__WHAT YOU SHOULD DO__
Write out the listing exactly as it is given.

DATA SECTION start

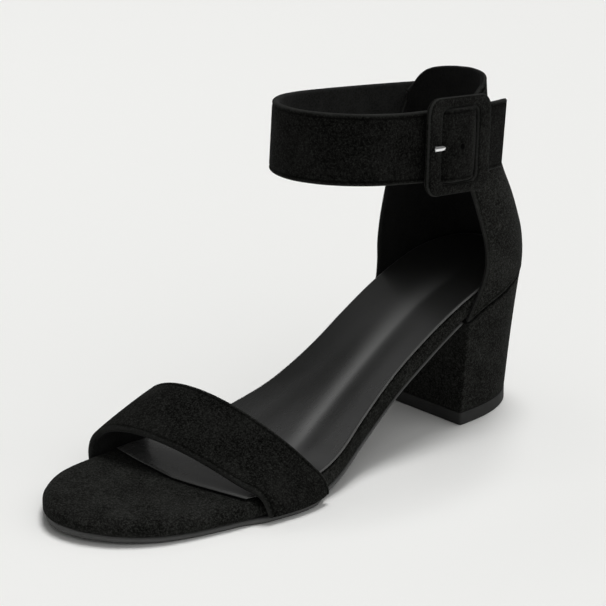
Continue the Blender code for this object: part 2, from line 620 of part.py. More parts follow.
def column(name, rings, spec, group, columns=6):
    """Solid from stacked D outlines, both end faces filled with rows across the width."""
    rings = np.asarray(rings)
    count, size = rings.shape[:2]
    verts = list(rings.reshape(-1, 3))
    faces = []
    front = []
    for k in range(count):
        a, b = rings[k, 0], rings[k, -1]
        inner = []
        for c in range(1, columns):
            inner.append(len(verts))
            verts.append(a + (b - a) * c / columns)
        front.append([k * size, *inner, k * size + size - 1])
    for k in range(count - 1):
        for i in range(size - 1):
            faces.append((k * size + i, k * size + i + 1, (k + 1) * size + i + 1, (k + 1) * size + i))
        for c in range(columns):
            faces.append((front[k][c], front[k][c + 1], front[k + 1][c + 1], front[k + 1][c]))
    for k in (0, count - 1):
        lines = [front[k]]
        for i in range(1, size // 2):
            a, b = k * size + i, k * size + size - 1 - i
            inner = []
            for c in range(1, columns):
                inner.append(len(verts))
                verts.append(verts[a] + (verts[b] - verts[a]) * c / columns)
            lines.append([a, *inner, b])
        for here, after in zip(lines[:-1], lines[1:]):
            faces += [(here[c], here[c + 1], after[c + 1], after[c]) for c in range(columns)]
        if size % 2:
            tip = k * size + size // 2
            faces += [(tip, lines[-1][c], lines[-1][c + 1]) for c in range(columns)]
    return add_piece(name, verts, faces, spec, group)


def make_heel(group):
    """Block heel and its rubber tip."""
    count = 21
    low = d_shape(TIP["half"], TIP["half"], TIP["breast"], TIP["turn"], TIP["back"], count)
    high = d_shape(SEAT_LATERAL, SEAT_MEDIAL, SEAT_BREAST, BACK_TURN, SEAT_BACK, count)
    roof = base_bottom(high[:, 1]) - GAP
    floor = np.full(len(low), TIP_THICK + GAP)
    rings = []
    for s in (0.0, 0.25, 0.5, 0.75, 1.0):
        waist = 1.0 - HEEL_WAIST * np.sin(np.pi * s)
        plan = low + (high - low) * s
        plan = np.column_stack([plan[:, 0] * waist, plan[:, 1]])
        rings.append(np.column_stack([plan, floor + (roof - floor) * s]))
    column("heel_block", rings, SUEDE, group)
    small = np.array([0.0, (TIP["breast"] + TIP["back"]) / 2])
    tip = []
    for share, height in TIP_RINGS:
        plan = small + (low - small) * share
        tip.append(np.column_stack([plan, np.full(len(plan), height)]))
    column("heel_tip", tip, TOP_PIECE, group)


def centre_on_floor(group, cutters):
    """Move everything so that the middle of the sandal's plan lies over the origin."""
    corners = np.array([v.co[:] for item in group.objects for v in item.data.vertices])
    shift = -(corners.min(axis=0) + corners.max(axis=0)) / 2
    for item in [*group.objects, *cutters.objects]:
        place = np.array([v.co[:] for v in item.data.vertices])
        place[:, :2] += shift[:2]
        item.data.vertices.foreach_set("co", place.ravel())
        item.data.update()


def main():
    """Build every piece of the sandal."""
    clear_scene()
    group = collection("block_heel_sandal")
    cutters = collection("cutters")
    cutters.hide_render = True
    make_base(group)
    make_toe_strap(group)
    make_counter(group)
    make_ankle_strap(group, cutters)
    make_buckle(group, cutters)
    make_tab(group, cutters)
    make_heel(group)
    centre_on_floor(group, cutters)


main()
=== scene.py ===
# %% [markdown]
# # A block heel sandal, piece by piece
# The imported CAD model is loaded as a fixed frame. It has the true sizes; each cell after this
# one dresses one piece of it with a finer surface and a finish. Everything is in millimetres
# until a mesh is made, and the frame says where the shoe stands on its floor.

# %% Load the frame
import bmesh
import bpy
import numpy as np
from mathutils import Matrix, Vector


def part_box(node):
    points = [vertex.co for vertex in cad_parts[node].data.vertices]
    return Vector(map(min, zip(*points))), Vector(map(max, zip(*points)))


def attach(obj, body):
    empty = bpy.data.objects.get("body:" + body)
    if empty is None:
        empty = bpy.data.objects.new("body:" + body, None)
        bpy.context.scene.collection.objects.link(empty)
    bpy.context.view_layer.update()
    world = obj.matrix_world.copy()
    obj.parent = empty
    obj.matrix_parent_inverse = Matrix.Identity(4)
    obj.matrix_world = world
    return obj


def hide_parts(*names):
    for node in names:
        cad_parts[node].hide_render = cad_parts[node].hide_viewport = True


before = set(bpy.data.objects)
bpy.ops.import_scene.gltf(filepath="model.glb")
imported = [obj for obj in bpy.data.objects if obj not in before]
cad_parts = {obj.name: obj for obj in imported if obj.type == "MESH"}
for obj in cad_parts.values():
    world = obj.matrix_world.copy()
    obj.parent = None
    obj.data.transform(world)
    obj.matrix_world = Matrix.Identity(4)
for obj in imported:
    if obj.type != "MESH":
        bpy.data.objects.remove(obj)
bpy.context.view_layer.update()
tip_low, tip_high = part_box("heel_tip")
MM = 0.001
HEEL_TIP_BREAST = 65.7
SHIFT = np.array([(tip_low[0] + tip_high[0]) / 2 / MM, tip_low[1] / MM - HEEL_TIP_BREAST, 0.0])
print("plan shift of the last's own axes (mm):", np.round(SHIFT, 2).tolist())

# %% [markdown]
# ## The camera
# The outlines in the photograph fix where the camera stood: about 49 degrees round from the
# toe to the buckle side and 16 degrees up, with a long lens and a slight roll. It is placed
# from those angles, so the perspective is the photograph's. From the same place it is then
# turned to the shoe's centre and zoomed until the shoe fills the frame.

# %% Camera
AZIMUTH, ELEVATION, ROLL = np.radians([49.06, 16.24, -1.19])
DISTANCE = 812.6
PHOTO_SIZE, PHOTO_FOCAL, SENSOR = 606, 1280.76, 36.0
TARGET = np.array([0.0, 0.0, 31.65]) + SHIFT
TARGET_PIXEL = np.array([323.3, 426.49])
TARGET_AT = (TARGET_PIXEL - PHOTO_SIZE / 2) / PHOTO_FOCAL
SHOE_CENTRE = np.array([0.0, 3.0, 62.0])
ZOOM = 1.62


def unit(v):
    """Each vector divided by its length."""
    v = np.asarray(v, dtype=float)
    return v / np.linalg.norm(v, axis=-1, keepdims=True)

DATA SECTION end

__ANSWER IN FULL__
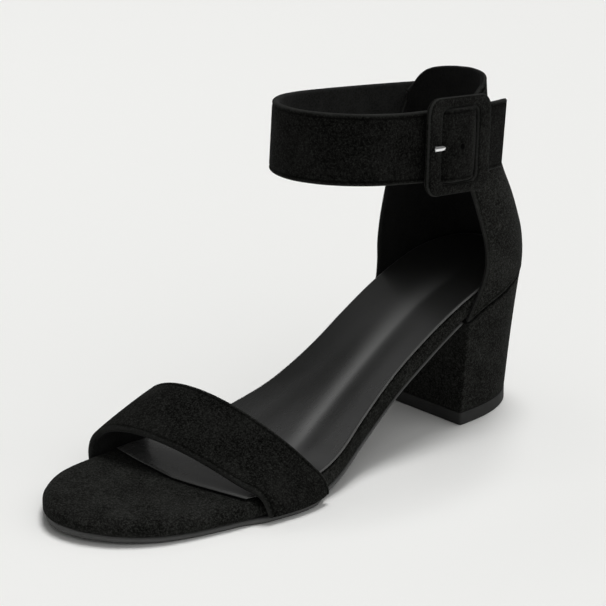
Continue the Blender code for this object: part 2, from line 620 of part.py. More parts follow.
def column(name, rings, spec, group, columns=6):
    """Solid from stacked D outlines, both end faces filled with rows across the width."""
    rings = np.asarray(rings)
    count, size = rings.shape[:2]
    verts = list(rings.reshape(-1, 3))
    faces = []
    front = []
    for k in range(count):
        a, b = rings[k, 0], rings[k, -1]
        inner = []
        for c in range(1, columns):
            inner.append(len(verts))
            verts.append(a + (b - a) * c / columns)
        front.append([k * size, *inner, k * size + size - 1])
    for k in range(count - 1):
        for i in range(size - 1):
            faces.append((k * size + i, k * size + i + 1, (k + 1) * size + i + 1, (k + 1) * size + i))
        for c in range(columns):
            faces.append((front[k][c], front[k][c + 1], front[k + 1][c + 1], front[k + 1][c]))
    for k in (0, count - 1):
        lines = [front[k]]
        for i in range(1, size // 2):
            a, b = k * size + i, k * size + size - 1 - i
            inner = []
            for c in range(1, columns):
                inner.append(len(verts))
                verts.append(verts[a] + (verts[b] - verts[a]) * c / columns)
            lines.append([a, *inner, b])
        for here, after in zip(lines[:-1], lines[1:]):
            faces += [(here[c], here[c + 1], after[c + 1], after[c]) for c in range(columns)]
        if size % 2:
            tip = k * size + size // 2
            faces += [(tip, lines[-1][c], lines[-1][c + 1]) for c in range(columns)]
    return add_piece(name, verts, faces, spec, group)


def make_heel(group):
    """Block heel and its rubber tip."""
    count = 21
    low = d_shape(TIP["half"], TIP["half"], TIP["breast"], TIP["turn"], TIP["back"], count)
    high = d_shape(SEAT_LATERAL, SEAT_MEDIAL, SEAT_BREAST, BACK_TURN, SEAT_BACK, count)
    roof = base_bottom(high[:, 1]) - GAP
    floor = np.full(len(low), TIP_THICK + GAP)
    rings = []
    for s in (0.0, 0.25, 0.5, 0.75, 1.0):
        waist = 1.0 - HEEL_WAIST * np.sin(np.pi * s)
        plan = low + (high - low) * s
        plan = np.column_stack([plan[:, 0] * waist, plan[:, 1]])
        rings.append(np.column_stack([plan, floor + (roof - floor) * s]))
    column("heel_block", rings, SUEDE, group)
    small = np.array([0.0, (TIP["breast"] + TIP["back"]) / 2])
    tip = []
    for share, height in TIP_RINGS:
        plan = small + (low - small) * share
        tip.append(np.column_stack([plan, np.full(len(plan), height)]))
    column("heel_tip", tip, TOP_PIECE, group)


def centre_on_floor(group, cutters):
    """Move everything so that the middle of the sandal's plan lies over the origin."""
    corners = np.array([v.co[:] for item in group.objects for v in item.data.vertices])
    shift = -(corners.min(axis=0) + corners.max(axis=0)) / 2
    for item in [*group.objects, *cutters.objects]:
        place = np.array([v.co[:] for v in item.data.vertices])
        place[:, :2] += shift[:2]
        item.data.vertices.foreach_set("co", place.ravel())
        item.data.update()


def main():
    """Build every piece of the sandal."""
    clear_scene()
    group = collection("block_heel_sandal")
    cutters = collection("cutters")
    cutters.hide_render = True
    make_base(group)
    make_toe_strap(group)
    make_counter(group)
    make_ankle_strap(group, cutters)
    make_buckle(group, cutters)
    make_tab(group, cutters)
    make_heel(group)
    centre_on_floor(group, cutters)


main()
=== scene.py ===
# %% [markdown]
# # A block heel sandal, piece by piece
# The imported CAD model is loaded as a fixed frame. It has the true sizes; each cell after this
# one dresses one piece of it with a finer surface and a finish. Everything is in millimetres
# until a mesh is made, and the frame says where the shoe stands on its floor.

# %% Load the frame
import bmesh
import bpy
import numpy as np
from mathutils import Matrix, Vector


def part_box(node):
    points = [vertex.co for vertex in cad_parts[node].data.vertices]
    return Vector(map(min, zip(*points))), Vector(map(max, zip(*points)))


def attach(obj, body):
    empty = bpy.data.objects.get("body:" + body)
    if empty is None:
        empty = bpy.data.objects.new("body:" + body, None)
        bpy.context.scene.collection.objects.link(empty)
    bpy.context.view_layer.update()
    world = obj.matrix_world.copy()
    obj.parent = empty
    obj.matrix_parent_inverse = Matrix.Identity(4)
    obj.matrix_world = world
    return obj


def hide_parts(*names):
    for node in names:
        cad_parts[node].hide_render = cad_parts[node].hide_viewport = True


before = set(bpy.data.objects)
bpy.ops.import_scene.gltf(filepath="model.glb")
imported = [obj for obj in bpy.data.objects if obj not in before]
cad_parts = {obj.name: obj for obj in imported if obj.type == "MESH"}
for obj in cad_parts.values():
    world = obj.matrix_world.copy()
    obj.parent = None
    obj.data.transform(world)
    obj.matrix_world = Matrix.Identity(4)
for obj in imported:
    if obj.type != "MESH":
        bpy.data.objects.remove(obj)
bpy.context.view_layer.update()
tip_low, tip_high = part_box("heel_tip")
MM = 0.001
HEEL_TIP_BREAST = 65.7
SHIFT = np.array([(tip_low[0] + tip_high[0]) / 2 / MM, tip_low[1] / MM - HEEL_TIP_BREAST, 0.0])
print("plan shift of the last's own axes (mm):", np.round(SHIFT, 2).tolist())

# %% [markdown]
# ## The camera
# The outlines in the photograph fix where the camera stood: about 49 degrees round from the
# toe to the buckle side and 16 degrees up, with a long lens and a slight roll. It is placed
# from those angles, so the perspective is the photograph's. From the same place it is then
# turned to the shoe's centre and zoomed until the shoe fills the frame.

# %% Camera
AZIMUTH, ELEVATION, ROLL = np.radians([49.06, 16.24, -1.19])
DISTANCE = 812.6
PHOTO_SIZE, PHOTO_FOCAL, SENSOR = 606, 1280.76, 36.0
TARGET = np.array([0.0, 0.0, 31.65]) + SHIFT
TARGET_PIXEL = np.array([323.3, 426.49])
TARGET_AT = (TARGET_PIXEL - PHOTO_SIZE / 2) / PHOTO_FOCAL
SHOE_CENTRE = np.array([0.0, 3.0, 62.0])
ZOOM = 1.62


def unit(v):
    """Each vector divided by its length."""
    v = np.asarray(v, dtype=float)
    return v / np.linalg.norm(v, axis=-1, keepdims=True)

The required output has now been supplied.